Publication: Hafner M, Niepel M, Chung M, Sorger PK. Growth rate inhibition metrics correct for confounders in measuring sensitivity to cancer drugs. Nat Methods. 2016 Jun 1;13(6):521–527. PMCID: PMC4887336.

Hafner M, Niepel M, Sorger PK. Alternative drug sensitivity metrics improve preclinical cancer pharmacogenomics. Nat Biotechnol. 2017 Jun 7;35(6):500–502. PMCID: PMC5668135.

DeepDyeDrop

DeepDyeDrop

Reliable high-throughput imaging of cells grown in multi-plate wells is complicated by the loss of cells during staining and wash steps. The dye drop method uses a set of incrementally more dense solutions to prevent cell loss. Dye Drop software consists of Python tools for determining the viability and cell cycle states of cells before and after drug treatment.

Publication: Mills CE, Subramanian K, Hafner M, Niepel M, Gerosa L, Chung M, Victor C, Gaudio B, Yapp C, Nirmal AJ, Clark N, Sorger PK. Multiplexed and reproducible high content screening of live and fixed cells using Dye Drop. Nature Communications. 2022 Nov 14;13(1):6918. Available from: https://doi.org/10.1038/s41467-022-34536-7. PMCID: PMC9663587.

ProteinNet

ProteinNet

ProteinNet is a standardized data set for machine learning of protein structure. It provides protein sequences, structures (secondary and tertiary), multiple sequence alignments (MSAs), position-specific scoring matrices (PSSMs), and standardized training / validation / test splits. ProteinNet builds on the biennial CASP assessments, which carry out blind predictions of recently solved but publicly unavailable protein structures, to provide test sets that push the frontiers of computational methodology. It is organized as a series of data sets, spanning CASP 7 through 12 (covering a ten-year period), to provide a range of data set sizes that enable the assessment of new methods in relatively data-poor and data-rich regimes.
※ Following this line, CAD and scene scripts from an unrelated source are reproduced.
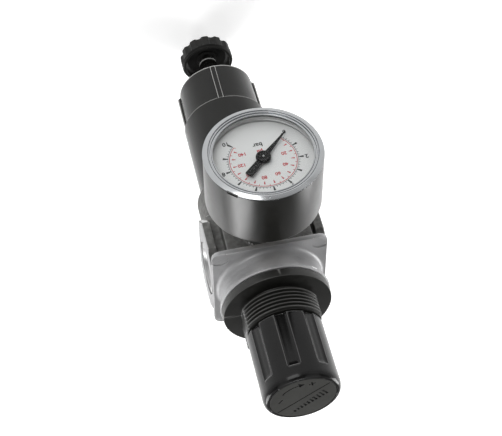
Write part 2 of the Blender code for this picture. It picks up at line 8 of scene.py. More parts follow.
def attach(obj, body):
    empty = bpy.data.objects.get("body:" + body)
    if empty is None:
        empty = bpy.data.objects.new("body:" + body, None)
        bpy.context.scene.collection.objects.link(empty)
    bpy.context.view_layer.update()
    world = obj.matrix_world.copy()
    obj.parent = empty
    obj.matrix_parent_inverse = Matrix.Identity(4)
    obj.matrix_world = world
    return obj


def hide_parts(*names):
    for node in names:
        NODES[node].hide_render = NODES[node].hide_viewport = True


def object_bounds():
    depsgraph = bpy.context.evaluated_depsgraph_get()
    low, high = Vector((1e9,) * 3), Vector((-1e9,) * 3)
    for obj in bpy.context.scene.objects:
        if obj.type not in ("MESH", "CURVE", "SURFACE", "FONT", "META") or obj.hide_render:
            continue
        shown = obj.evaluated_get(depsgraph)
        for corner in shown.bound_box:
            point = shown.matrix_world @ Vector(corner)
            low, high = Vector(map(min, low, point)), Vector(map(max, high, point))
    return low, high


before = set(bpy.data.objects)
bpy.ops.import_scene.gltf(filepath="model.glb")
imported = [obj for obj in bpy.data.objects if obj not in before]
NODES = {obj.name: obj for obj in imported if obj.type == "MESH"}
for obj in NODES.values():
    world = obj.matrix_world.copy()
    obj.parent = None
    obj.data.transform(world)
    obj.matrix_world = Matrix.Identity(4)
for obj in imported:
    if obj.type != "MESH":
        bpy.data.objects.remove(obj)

CAD_LOW, CAD_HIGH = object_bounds()
MM = 0.001

# Lengths are in millimetres and angles in degrees. Heights run along the axis a piece is turned on:
# up for the stack, and forward for the gauge. The camera and the lights are placed in metres.
SHARP_EDGE = 32.0          # faces that meet at more than this keep a crisp edge
SKIN_VOXEL = 0.36          # fineness of the casting's melted skin

DECK_UNDERSIDE = 8.7
SIDE_WALL = 18.0
PORT_FACE = 21.15
SKIRT_START = -13.4
PORT_PITCH = 1.34          # thread in the ports
COLLAR_PITCH = 1.5         # thread of the panel nut on the bonnet
FLAT_HALF_WIDTH = 13.4     # of the two flats across that thread

KNOB_R = 13.85
KNOB_WALL = 12.6           # points farther out than this are on the outer wall
KNOB_TURN = 8.7            # of the first flute, from the front
FLUTES = 8
FLUTE_HALF_ANGLE = 9.8
FLUTE_DEPTH = 0.6
FLUTE_END = 55.4           # height at which the flutes stop below the crown
FLUTE_RUNOUT = 0.5
CROWN_START = 57.5
CROWN_R, CROWN_H = 12.2, 58.2              # centre of the rounding round the knob's end
CROWN_WIDTH, CROWN_RISE = 1.65, 2.85       # and its two half axes
DISC_FACE = 61.05
MARK_FLOOR = 60.85
MARK_TURN = 217            # of the sunk marks, anticlockwise from +X as seen from above

DIAL_FACE = 55.2
PRINT_TOP = 55.23
RED_PRINT_TOP = 55.24      # a little prouder than the black
FIGURE_MIDDLE = 55.215     # halfway between the dial's face and the print's top
DIAL_TURN = 3.5            # of the whole dial, anticlockwise as seen from the front
SCALE_START = -135.0 - DIAL_TURN           # clockwise from straight up
SCALE_SWEEP = 270
POINTER_STOP = 135.0       # anticlockwise from straight up
OUTER_SCALE_R = 11.9
INNER_SCALE_R = 11.4
BAR_FULL_SCALE, PSI_FULL_SCALE = 10, 145
BAR_TICKS, PSI_TICKS = 50, 29              # divisions of each scale
UNIT_SHARE = 1.16667       # where the units stand, straight down on the dial
PUNCH_MARKS = (("a", 83), ("b", 61))       # anticlockwise from +X as seen from the front
PUNCH_R = 19.7
PUNCH_HEIGHT = 59.42
NOTCH_TURN = 43

BOWL_END_R = 14.95
BOWL_WALL = 13.6           # points farther out than this are on the outer wall
BOWL_RIBS = 4
RIB_TURN = 4.5             # of the first rib, from the front
RIB_HALF_WIDTH = 1.2
RIB_FLANK = 0.25
RIB_RISE = 1.05
RIB_TOP = -67.9
RIB_END = -86.3
RIB_RUNOUT = 0.7
BOWL_EDGE = -86.9          # where the side turns into the end
RIB_STEP, RIB_STEPS = 0.42, 13             # spacing and number of points either side of a rib
GAP_STEPS = 28             # spaces between one rib's points and the next rib's
DRAIN_WALL = 9.2           # points farther out than this are on the outer wall
LOBES = 12
LOBE_HALF_ANGLE = 8.6
LOBE_DEPTH = 0.85
LOBE_START = -103.7
LOBE_RUNOUT = 0.5

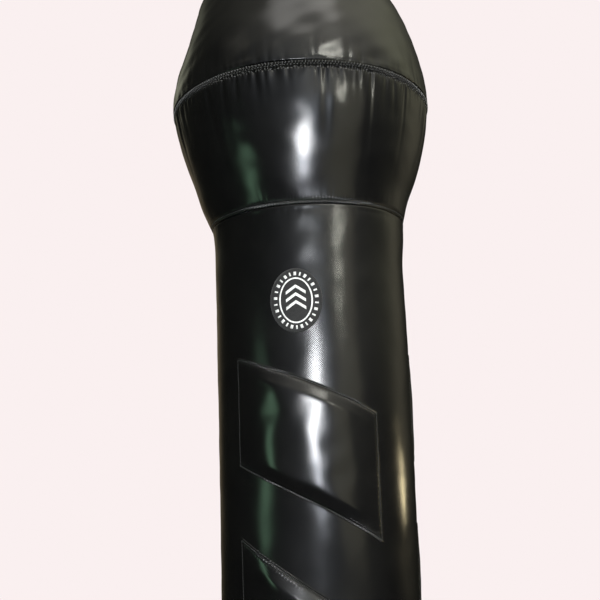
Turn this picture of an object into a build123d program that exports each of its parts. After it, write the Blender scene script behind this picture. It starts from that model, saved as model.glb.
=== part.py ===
from build123d import *
import math
import os

# A limbless grappling and striking dummy: a padded column that widens into a bulb-shaped
# head-and-shoulder zone, hung from a ball-bearing swivel by a carabiner, a ring and four chains.
#
# Frame: the origin is the centre of the swivel's top eye, +Z is up, and -Y is the front.
# Angles round the bag are counted from the front towards +X. Millimetres.

# ---------------------------------------------------------------- driving dimensions
# bag
COLUMN_R = 175.0              # outside radius of the column
COLUMN_LENGTH = 1000.0        # from the waist seam down to the base
WAIST_R = 180.0               # at the waist seam, where the bulb starts
SHOULDER_R = 245.0            # at the shoulder seam, the widest place
SHOULDER_RISE = 224.0         # shoulder seam above the waist seam
CAP_R = 100.0                 # open top of the dome
CAP_RISE = 566.0              # top edge above the waist seam
SKIN = 1.6                    # coated fabric with its hem
FOAM = 20.0                   # foam liner
GAP = 0.4                     # between pieces that lie against each other

# strike pads: three columns round the bag, clear of the zip, and two rows
PAD_TURNS = (0.0, 126.0, -126.0)
PAD_HALF_ANGLE = 41.5
PAD_BULGE = 13.0
PAD_BOW = 10.0                # how far the middle of a slanted edge stands above its chord
# each row: upper left, upper right, lower left, lower right corner below the waist seam
PAD_ROWS = ((246.0, 347.0, 428.0, 555.0), (538.0, 700.0, 725.0, 910.0))

# oval badge
BADGE_ANGLE = -2.0
BADGE_DROP = 161.0
BADGE_WIDTH = 87.0
BADGE_HEIGHT = 107.0
BADGE_T = 0.9

# filling zip at the back
ZIP_TOP = 138.0               # top of its slot, below the waist seam
ZIP_LENGTH = 404.0
ZIP_SLOT = 12.0
ZIP_COIL = 2.8                # width of each coil
ZIP_COIL_T = 2.5
ZIP_TAPE = 30.0
SLIDER_LENGTH = 16.0
PULL_LENGTH = 30.0

# swivel
EYE_BORE_R = 11.0
EYE_R = 22.0
EYE_T = 14.0
NECK_R = 12.0
CAP_HEIGHT = 12.0             # hexagonal cap under the eye
BARREL_R = 23.0
CAVITY_R = 17.0
BALL_R = 3.0
BALL_COUNT = 10
BALL_CIRCLE_R = 13.6
STEM_R = 8.0
STEM_FIT = 0.05               # radial running clearance
STEM_EYE_BORE_R = 9.0
STEM_EYE_R = 18.0
STEM_EYE_T = 8.0
STEM_SHOULDER_R = 11.0
RACE_T = 4.0
RACE_FIT = 0.05               # a washer's clearance to the part that it lies on
NUT_R = 14.0
NUT_T = 10.0

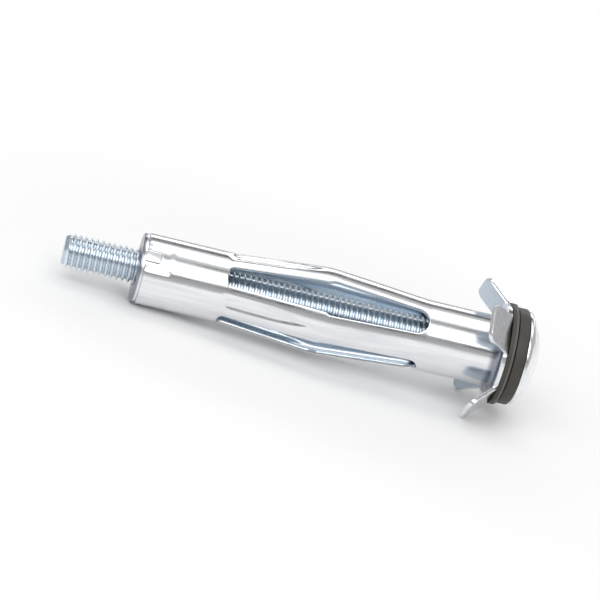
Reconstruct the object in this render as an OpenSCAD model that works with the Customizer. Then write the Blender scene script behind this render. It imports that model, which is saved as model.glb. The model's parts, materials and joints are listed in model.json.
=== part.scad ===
// Hollow wall anchor: slotted sheet sleeve with a pressed-in nut, a spacer ring and an M5 screw.
// Each part is drawn upright, with its axis on +Z and the head at the top, then laid down to rest.

/* [Sleeve tube] */
// Outside diameter of the rolled tube
tube_d = 10; // [9:0.1:11]
// Thickness of the sheet
sheet_t = 0.6; // [0.4:0.05:0.8]
// Length from the flange's outer face to the tube's far end
sleeve_len = 51.2; // [48:0.1:60]
// Plain length between the flange's outer face and the slots
plain_len = 11.2; // [8:0.1:12]
// Length of the slots
slot_len = 28.6; // [24:0.1:30]
// Number of legs, and of slots between them
leg_count = 4; // [3:1:6]
// Turn of the first slot from straight down
slot_turn = 48; // [0:1:90]
// Width of a slot at its flange end
slot_w_front = 3.4; // [2.4:0.1:3.8]
// Width of a slot at its nut end
slot_w_back = 2.8; // [2.2:0.1:3.6]
// How far the legs stand out at their fold
leg_bow = 1.3; // [0.4:0.05:1.8]
// Length of the sloped step in the slot's edge at the fold
step_len = 0.7; // [0.3:0.1:1.2]
// Corner radius at the nut's end of a slot
slot_corner_r = 0.9; // [0.5:0.1:1]
// Radius of the round tool that pressed the crease along each leg
crease_r = 4.4; // [3:0.1:6]
// Depth of the crease
crease_depth = 0.24; // [0.1:0.02:0.3]
// Plain length left at each end of the crease
crease_margin = 1.2; // [0.8:0.1:3]

/* [Flange and tabs] */
// Diameter of the flange
flange_d = 14; // [13:0.1:15]
// Inner radius of the bell mouth where the tube turns out into the flange
mouth_r = 0.7; // [0.4:0.05:0.9]
// Number of tabs bent back from the flange
tab_count = 4; // [2:1:4]
// Width of a tab
tab_w = 5.8; // [4.6:0.1:6.4]
// Straight length of a tab, from its bend to its tip
tab_len = 4.4; // [3:0.1:5]
// Outward lean of a tab from the tube's direction
tab_lean = 45; // [10:1:55]
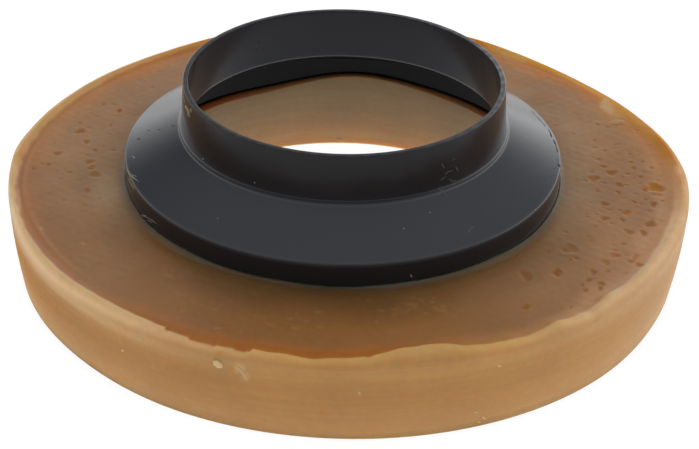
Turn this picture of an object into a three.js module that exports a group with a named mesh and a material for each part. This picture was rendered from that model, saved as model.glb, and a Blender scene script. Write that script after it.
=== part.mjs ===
// Toilet pan seal: a cast wax ring with a moulded plastic horn standing in it.
// The wax is squeezed between the pan and the floor flange, and the horn guides the waste into the drain.
// Millimetres, +Z up. The ring lies on its flat base with the horn up, and the origin is the centre of that base.
import * as THREE from "three";

// Fineness of the round forms
const facetsRound = 96;
const facetsPerFillet = 4;
const facetsUpWall = 4;
const facetsAcrossRim = 4;
const facetsAcrossCrown = 12;
const cornerShare = 0.45; // the most of a side that the curve at one of its corners takes up

// Horn: one moulding, with a collar on a cone on a skirt
const collarRadius = 32.75; // outside, at the tip
const collarHeight = 10.0;
const collarDraft = 3.5; // degrees, wider downwards
const collarWall = 1.1;
const tipEdge = 0.25;
const neckFillet = 1.8; // outside, where the collar meets the cone
const throatRound = 1.4; // inside, where the collar meets the cone
const coneReach = 11.65; // from the foot of the collar out to the cone's edge
const coneSlope = 28.4; // degrees
const coneWall = 1.6;
const coneEdge = 0.6;
const skirtHeight = 9.8; // from the cone's edge down to the skirt's foot
const skirtDraft = 1.5; // degrees, wider downwards
const skirtWall = 1.2;
const skirtEdge = 0.3;

// Wax ring, outer form
const baseRadius = 68.75; // outer wall, at the base
const wallDraft = 6.0; // degrees, wider upwards
const wallBow = 0.3; // how far the outer wall bulges, halfway up
const shoulderHeight = 16.3; // where the outer wall starts to turn over
const ringHeight = 18.35; // mean height of the rim's crest
const crestInset = 1.5; // from the outer wall in to the crest
const rimFullness = 0.85; // 1 is a round rim, less is a flatter bevel up to the crest
const rimSlope = 3.2; // width of the slope from the crest in to the dished top
const baseEdge = 0.2;

// Wax ring, top
const dishDepth = 1.1; // crest down to the dished top
const crownRise = 0.3; // dished top up to the wax round the skirt
const meniscusWidth = 1.6;
const meniscusRise = 0.6; // where the wax climbed the skirt as it set

// Wax ring, seat of the horn
const seatGap = 0.3;
const waxUnderSkirt = 12.6;
const ledgeWidth = 1.0; // wax left between the skirt and the bore
const ledgeDepth = 6.0; // below the hollow under the cone
const ledgeSlope = 0.9; // the ledge rises from the bore to the skirt
const ledgeEdge = 0.4; // where it turns over into the bore
const coreOffset = -1.3; // the horn and the bore stand this far off the middle of the ring, along X

// The wax set unevenly. Each swell is centred at an angle from +X, in degrees, and fades over its half width.
// The crest rises and moves inwards, or sinks where the rise is negative.
const crestSwells = [
  { at: -112, halfWidth: 3, rise: -0.8, inset: 0 },
  { at: -94, halfWidth: 5, rise: -0.4, inset: -0.3 },
  { at: -78, halfWidth: 8, rise: 1.2, inset: 1.6 },
  { at: -61, halfWidth: 4, rise: -0.4, inset: 0 },
  { at: -44, halfWidth: 3.5, rise: 0.8, inset: 0.5 },
  { at: 40, halfWidth: 21, rise: -1.9, inset: 0.2 },
  { at: 132, halfWidth: 18, rise: -1.0, inset: 0 },
  { at: 171, halfWidth: 10, rise: 0.4, inset: 0 },
];
// The shoulder rises and sinks with the widest of them.
const shoulderSwells = [
  { at: 0, halfWidth: 12, rise: 0.6 },
  { at: 40, halfWidth: 21, rise: -1.5 },
  { at: 132, halfWidth: 20, rise: -0.5 },
  { at: 172, halfWidth: 12, rise: 1.0 },
];
const ledgeSwells = [{ at: 82, halfWidth: 26, rise: 3.3 }];

const radians = THREE.MathUtils.degToRad;

// Levels and radii of the horn, from its skirt's foot up
const skirtFootLevel = waxUnderSkirt + seatGap;
const coneEdgeLevel = skirtFootLevel + skirtHeight;
const collarFootRadius = collarRadius + collarHeight * Math.tan(radians(collarDraft));
const coneEdgeRadius = collarFootRadius + coneReach;
const collarFootLevel = coneEdgeLevel + coneReach * Math.tan(radians(coneSlope));
const tipLevel = collarFootLevel + collarHeight;
const skirtRadius = coneEdgeRadius + skirtHeight * Math.tan(radians(skirtDraft));
const skirtBore = skirtRadius - skirtWall;
const coneDepth = coneWall / Math.cos(radians(coneSlope)); // the cone's wall measured upright
const hollowLevel = coneEdgeLevel - coneDepth + (coneEdgeRadius - skirtBore) * Math.tan(radians(coneSlope));

// Radii of the wax, from the skirt that it holds
const grooveOuter = skirtRadius + seatGap;
const grooveInner = skirtBore - seatGap;
const boreRadius = grooveInner - ledgeWidth;

// A section's corners, each with its radius, become a closed outline. A corner's curve leaves both sides at the same
// distance from the corner. With one facet it is a plain edge break.
function roundedOutline(corners) {
  return corners.flatMap(([r, z, radius, facets = 1], i) => {
    const corner = new THREE.Vector2(r, z);
    const before = new THREE.Vector2(...corners.at(i - 1)).sub(corner);
    const after = new THREE.Vector2(...corners[(i + 1) % corners.length]).sub(corner);
    const halfAngle = before.angleTo(after) / 2;
    const longest = Math.min(before.length(), after.length()) * cornerShare;
    const reach = Math.min(radius / Math.tan(halfAngle), longest);
    const start = before.setLength(reach).add(corner);
    const end = after.setLength(reach).add(corner);
    return new THREE.QuadraticBezierCurve(start, corner, end).getPoints(facets);
  });
}

// A lathe whose section may change as it goes round. sectionAt gives the outline at an angle, always with as many
// points, and centreAt gives how far along X each point's circle is centred.
function turnedSolid(sectionAt, centreAt) {
  const first = sectionAt(0);
  const geometry = new THREE.LatheGeometry([...first, first[0]], facetsRound);
  const position = geometry.getAttribute("position");
  const rows = first.length + 1;
  for (let i = 0; i <= facetsRound; i += 1) {
    const angle = (i % facetsRound) / facetsRound * Math.PI * 2;
    const section = sectionAt(angle);
    for (let j = 0; j < rows; j += 1) {
      const point = section[j % section.length];
      const x = centreAt(point.x) + point.x * Math.cos(angle);
      position.setXYZ(i * rows + j, x, point.x * Math.sin(angle), point.y);
    }
  }
  geometry.computeVertexNormals();
  return geometry;
}

// The sum of the swells at an angle, each a smooth bell
function swell(swells, angle, quantity) {
  return swells.reduce((sum, one) => {
    const turn = angle - radians(one.at);
    const apart = Math.atan2(Math.sin(turn), Math.cos(turn));
    return sum + one[quantity] * Math.exp(-((apart / radians(one.halfWidth)) ** 2));
  }, 0);
}

// The horn's section, anticlockwise from the skirt's foot, with the drain's side up
function hornSection() {
  const tipBore = collarRadius - collarWall;
  const throatRadius = collarFootRadius - collarWall;
  const throatLevel = collarFootLevel - coneDepth + collarWall * Math.tan(radians(coneSlope));
  return roundedOutline([
    [skirtBore, skirtFootLevel, skirtEdge],
    [skirtRadius, skirtFootLevel, skirtEdge],
    [coneEdgeRadius, coneEdgeLevel, coneEdge],
    [collarFootRadius, collarFootLevel, neckFillet, facetsPerFillet],
    [collarRadius, tipLevel, tipEdge],
    [tipBore, tipLevel, tipEdge],
    [throatRadius, throatLevel, throatRound, facetsPerFillet],
    [skirtBore, hollowLevel, coneEdge],
  ]);
}

// The ring's section at an angle, anticlockwise from the bore's foot: base, outer wall, rim, dished top, wax climbing
// the skirt, the groove that holds the skirt, and the ledge inside it
function ringSection(angle) {
  const shoulderRadius = baseRadius + shoulderHeight * Math.tan(radians(wallDraft));
  const crestRadius = shoulderRadius - crestInset - swell(crestSwells, angle, "inset");
  const crestLevel = ringHeight + swell(crestSwells, angle, "rise");
  const dishLevel = ringHeight - dishDepth;
  const crownRadius = grooveOuter + meniscusWidth;
  const crownLevel = dishLevel + crownRise;
  const dishOuter = shoulderRadius - crestInset - rimSlope;
  const wallFoot = new THREE.Vector2(baseRadius + baseEdge * Math.tan(radians(wallDraft)), baseEdge);
  const shoulder = new THREE.Vector2(shoulderRadius, shoulderHeight + swell(shoulderSwells, angle, "rise"));
  const crest = new THREE.Vector2(crestRadius, crestLevel);
  const roundCorner = new THREE.Vector2(shoulder.x, crest.y);
  const flatCorner = shoulder.clone().lerp(crest, 0.5);
  const overShoulder = flatCorner.lerp(roundCorner, rimFullness);
  const halfway = wallFoot.clone().lerp(shoulder, 0.5).add(new THREE.Vector2(2 * wallBow, 0));
  const wall = new THREE.QuadraticBezierCurve(wallFoot, halfway, shoulder).getPoints(facetsUpWall);
  const rim = new THREE.QuadraticBezierCurve(shoulder, overShoulder, crest).getPoints(facetsAcrossRim);
  const top = new THREE.SplineCurve([
    crest,
    new THREE.Vector2(dishOuter, dishLevel),
    new THREE.Vector2((dishOuter + crownRadius) / 2, dishLevel),
    new THREE.Vector2(crownRadius, crownLevel),
    new THREE.Vector2(grooveOuter, crownLevel + meniscusRise),
  ]).getPoints(facetsAcrossCrown);
  const ledgeLevel = hollowLevel - ledgeDepth + swell(ledgeSwells, angle, "rise");
  const base = [
    new THREE.Vector2(boreRadius + baseEdge, 0),
    new THREE.Vector2(baseRadius - baseEdge, 0),
  ];
  const seat = [
    new THREE.Vector2(grooveOuter, waxUnderSkirt),
    new THREE.Vector2(grooveInner, waxUnderSkirt),
    new THREE.Vector2(grooveInner, ledgeLevel + ledgeSlope),
    new THREE.Vector2(boreRadius + ledgeEdge, ledgeLevel),
    new THREE.Vector2(boreRadius, ledgeLevel - ledgeEdge),
    new THREE.Vector2(boreRadius, baseEdge),
  ];
  return [...base, ...wall, ...rim.slice(1), ...top.slice(1), ...seat];
}

// From the core's own centre at the groove out to the middle of the ring at its wall
function ringCentre(radius) {
  const outwards = THREE.MathUtils.clamp((radius - grooveOuter) / (baseRadius - grooveOuter), 0, 1);
  return coreOffset * (1 - outwards);
}

const wax = new THREE.MeshStandardMaterial({ color: 0xa9814f, roughness: 0.45, metalness: 0 });
const blackPlastic = new THREE.MeshStandardMaterial({ color: 0x2b2c2f, roughness: 0.4, metalness: 0 });

const waxRing = new THREE.Mesh(turnedSolid(ringSection, ringCentre), wax);
waxRing.name = "wax_ring";

const horn = new THREE.Mesh(turnedSolid(hornSection, () => 0), blackPlastic);
horn.name = "horn";
horn.position.x = coreOffset;

const panSeal = new THREE.Group();
panSeal.add(waxRing, horn);

export default panSeal;
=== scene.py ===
# A toilet pan seal: an amber wax ring, cast round the skirt of a black plastic horn.
# Shapes are worked out in millimetres and degrees about the row frame, and become metres as a mesh is made.
import math

import bpy
import numpy as np
from mathutils import Matrix, Vector
from mathutils.bvhtree import BVHTree


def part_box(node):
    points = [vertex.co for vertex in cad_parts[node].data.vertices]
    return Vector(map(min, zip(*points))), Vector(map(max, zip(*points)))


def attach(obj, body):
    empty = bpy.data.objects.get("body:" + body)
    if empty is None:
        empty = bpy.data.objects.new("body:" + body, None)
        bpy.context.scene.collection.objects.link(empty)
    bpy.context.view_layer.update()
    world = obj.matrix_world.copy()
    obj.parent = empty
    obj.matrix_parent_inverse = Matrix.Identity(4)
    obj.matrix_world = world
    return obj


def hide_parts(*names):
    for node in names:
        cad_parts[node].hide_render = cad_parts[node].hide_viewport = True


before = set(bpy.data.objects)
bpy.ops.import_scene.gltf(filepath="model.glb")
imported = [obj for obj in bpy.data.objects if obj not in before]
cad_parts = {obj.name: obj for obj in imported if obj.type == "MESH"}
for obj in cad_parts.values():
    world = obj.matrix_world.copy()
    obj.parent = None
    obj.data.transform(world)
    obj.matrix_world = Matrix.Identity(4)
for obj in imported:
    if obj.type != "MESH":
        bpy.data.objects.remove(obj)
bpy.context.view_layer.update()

metres = 0.001
full_turn = 2 * math.pi

# Sizes that the frame gives
shoulder_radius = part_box("wax_ring")[1][0] / metres
horn_low, horn_high = (np.array(corner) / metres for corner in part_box("horn"))
core_x = (horn_low[0] + horn_high[0]) / 2
skirt_radius = (horn_high[0] - horn_low[0]) / 2
skirt_foot = horn_low[2]
tip_level = horn_high[2]

# Horn
collar_radius = 32.75
collar_height = 10.0
collar_draft = 3.5
collar_wall = 1.1
tip_edge = 0.25
neck_fillet = 1.1
throat_round = 1.1
cone_slope = 28.4
cone_wall = 1.6
cone_edge = 0.45
skirt_draft = 1.5
skirt_wall = 1.2
skirt_edge = 0.3

# Wax ring
wall_draft = 6.0
shoulder_level = 16.3
base_edge = 0.2
wall_bow = 0.3
ring_level = 18.35
crest_inset = 1.5
rim_fullness = 0.85
rim_slope = 3.6
dish_level = 17.25
crown_rise = 0.3
meniscus_width = 1.5
meniscus_rise = 0.6
ledge_width = 1.0
ledge_level = 14.8
ledge_rise = 0.9  # from the bore to the skirt
ledge_edge = 0.4
seat_gap = 0.3
lip_overlap = 0.2  # of the wax that climbed, over the skirt's face
lip_depth = 0.5  # of the gap behind it, below the top

# How finely the meshes are divided
wax_rounds = 960
horn_rounds = 480
horn_spacing = 0.55  # along the straight stretches of its section
horn_arc_points = 9


def slope_of(degrees):
    """The run for each unit of rise at an angle, or the other way round."""
    return math.tan(math.radians(degrees))


collar_foot_radius = collar_radius + collar_height * slope_of(collar_draft)
collar_foot_level = tip_level - collar_height
# The cone's edge is where its line out from the collar's foot crosses the skirt's line up from the skirt's
# foot.
skirt_height = (
    collar_foot_level - skirt_foot - (skirt_radius - collar_foot_radius) * slope_of(cone_slope)
) / (1 - slope_of(skirt_draft) * slope_of(cone_slope))
cone_edge_level = skirt_foot + skirt_height
cone_edge_radius = skirt_radius - skirt_height * slope_of(skirt_draft)
skirt_bore = skirt_radius - skirt_wall
groove_outer = skirt_radius + seat_gap
groove_inner = skirt_bore - seat_gap
bore_radius = groove_inner - ledge_width
base_radius = shoulder_radius - shoulder_level * slope_of(wall_draft)


# The photograph's camera, and the way from a pixel of it to a place on the object

picture_width = 699
picture_height = 449
sensor_width = 36.0
lens = 96.62
camera_place = np.array([-1.3, -340.6, 211.9])
look_down = 31.401
look_right = 0.275
camera_roll = 1.21
focal_pixels = lens / sensor_width * picture_width

camera_turn = (
    Matrix.Rotation(-math.radians(look_right), 3, "Z")
    @ Matrix.Rotation(math.radians(90 - look_down), 3, "X")
    @ Matrix.Rotation(math.radians(camera_roll), 3, "Z")
)


def rays(pixels):
    """Directions from the camera through pixels of the photograph: each pixel is a point on the sensor,
    turned with the camera. A direction reaches one unit along the camera's axis."""
    pixels = np.asarray(pixels, float)
    across = (pixels[..., 0] + 0.5 - picture_width / 2) / focal_pixels
    down = (pixels[..., 1] + 0.5 - picture_height / 2) / focal_pixels
    return np.stack([across, -down, -np.ones_like(across)], axis=-1) @ np.array(camera_turn).T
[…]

Publication: AlQuraishi M. ProteinNet: a standardized data set for machine learning of protein structure. BMC Bioinformatics. 2019 Jun 11;20(1):311. PMCID: PMC6560865.

DRIAD

DRIAD

DRIAD (Drug Repurposing In Alzheimer’s Disease) is a machine learning framework for identifying potential associations between Alzheimer’s Disease pathology and individual genes. DRIAD was applied to data from perturbation experiments performed in the LSP using differentiated human neural cell cultures and 80 FDA-approved and clinically tested drugs, to nominate existing drugs that could be potentially be repurposed for Alzheimer’s treatment. 

Publication: Publications: Rodriguez S, Hug C, Todorov P, Moret N, Boswell SA, Evans K, Zhou G, Johnson NT, Hyman BT, Sorger PK, Albers MW, Sokolov A. Machine learning identifies candidates for drug repurposing in Alzheimer’s disease. Nat Commun. 2021 Feb 15;12(1):1033. PMCID: PMC7884393.

CancerTrials.io

CancerTrials.io

CancerTrials.io contains imputed individual participant data (IPD) from previously published oncology research clinical trials (RCTs). The site also contains various types of analysis performed on these data.

DUB Portal

DUB Portal

DUB (Deubiquitinating enzymes) portal provides the integration and analysis of publicly available resources as well as newly collected transcriptomic data following DUB knockout or inhibition to facilitate the exploration of DUB function in oncology.